JAK has this sprawling shared universe going with historical paranormals written under the name Amanda Quick, contemporary paranormals written under her JAK name and futuristic/sf paranormals set on another planet named Harmony under the name Jayne Castle. Just to make things even more interesting, some of the characters are related to each other (so genealogy becomes part of the investigation process in solving some mysteries). I've been (re)reading just about everything JAK has written that is available in kindle format throughout the year, because I'm engaged in two projects that are sort of exhausting physically (increasing my baseline level of fitness) and mentally (I've got a 63 day streak going on Duolingo Dutch, which I'm trying now to maintain all golden since I've finished it, and started on Babbel Dutch again -- that's on top of the ongoing once a week conversational session with A.). I need some kind of reading and it cannot be very demanding.
I was working on the first Vanza book when _Siren's Call_ landed on my reader (I'd ordered it back in January). Don't let that horrible cover art mislead you. It's not that kind of book at all. In this outing, Ella is a Siren, with the ability to "sing" paranormally in a way that affects people paranormally.

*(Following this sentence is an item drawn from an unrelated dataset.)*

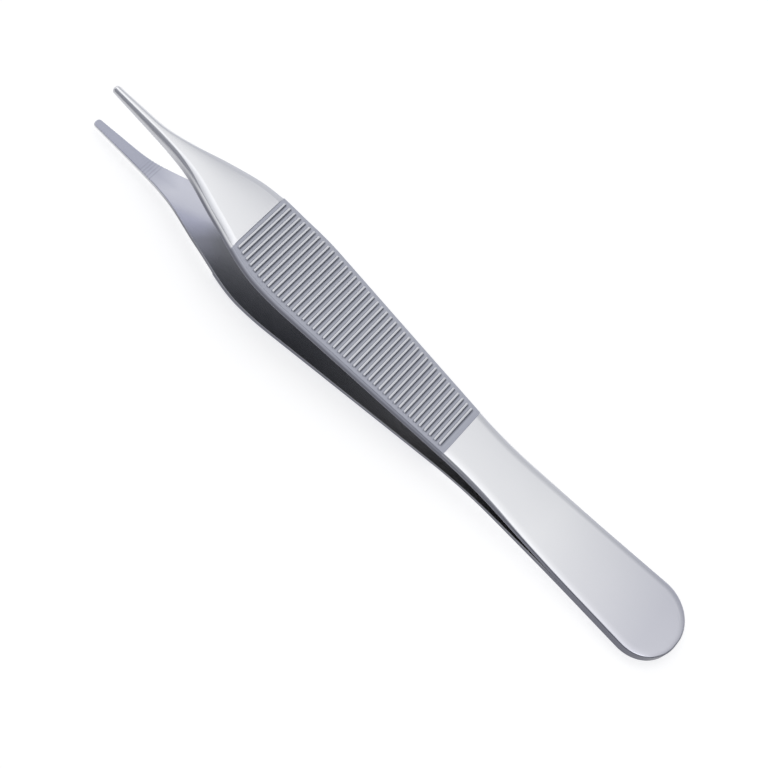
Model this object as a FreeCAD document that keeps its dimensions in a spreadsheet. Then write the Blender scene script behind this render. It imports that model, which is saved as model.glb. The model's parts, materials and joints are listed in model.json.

And those effects include everything from healing through inducing sleep/coma to death. She's a little freaked out about it, because people don't usually believe in this particular Talent, but the ones who do don't want to spend time near it. She was supposed to go on a coffee date with Rafe after they ran into each other in the Underworld in pursuit of ... stuff, but Rafe never called because he ran into another spot of trouble and took a few months off to try to recover.

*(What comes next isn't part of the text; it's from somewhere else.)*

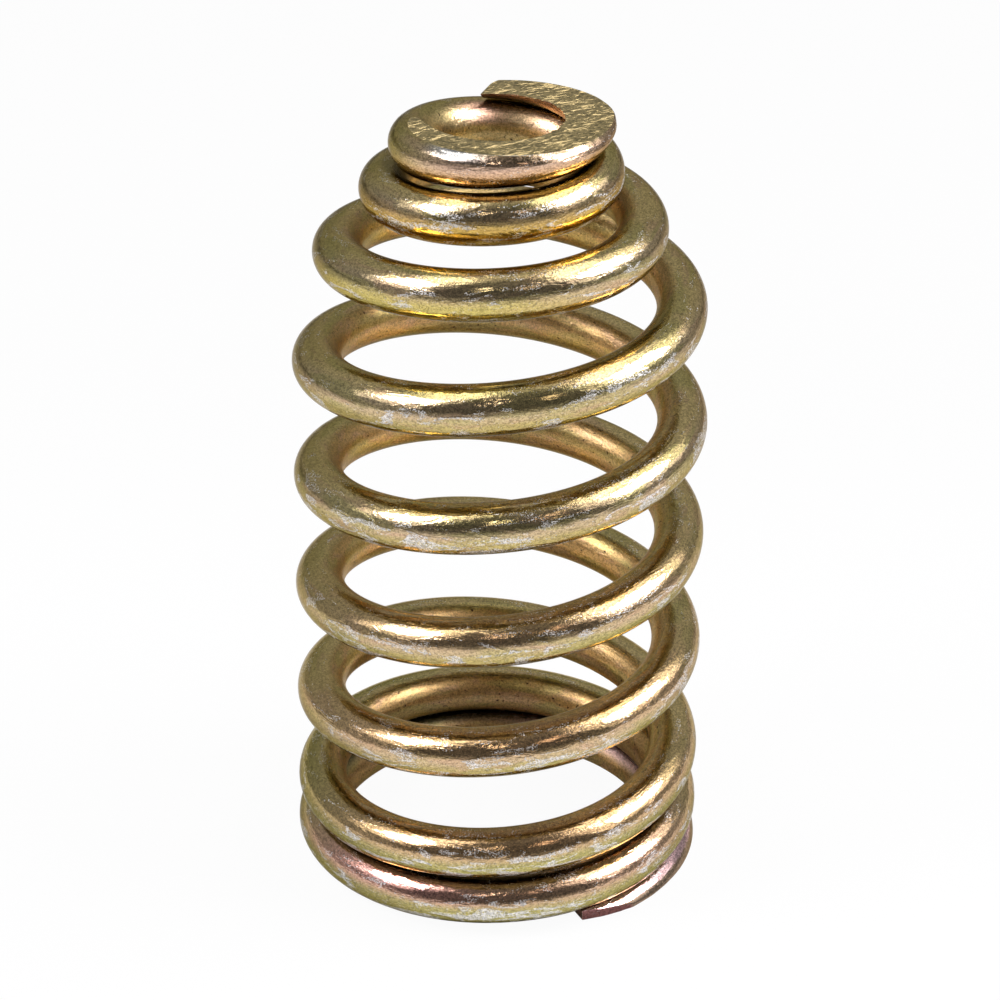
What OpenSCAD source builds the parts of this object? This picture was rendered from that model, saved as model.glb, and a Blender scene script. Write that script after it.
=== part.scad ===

It's like a lot of JAK books, thank goddess. A couple of misfits who are capable in their own way have a string of intense luck, both good and bad: they interact with bad guys, she acquires a dustbunny, he discovers a new section of the Underworld, her talent helps him accomplish an important goal for his family's company. Along the way, they banter, help each other make sense of their individual histories and build a new life together. If you like JAK, this is a really good one. If you don't like JAK, or you have no idea what I'm talking about, this may not be the best place to start.
Part of the appeal for me is because I miss my home town sometimes, and whatever the nominal setting JAK uses in her books, past, present or future, Victorian England, Phoenix, coastal Northern California, Seattle, the PacNW, the terrain feels very familiar to me. It's definitely a specific flavor.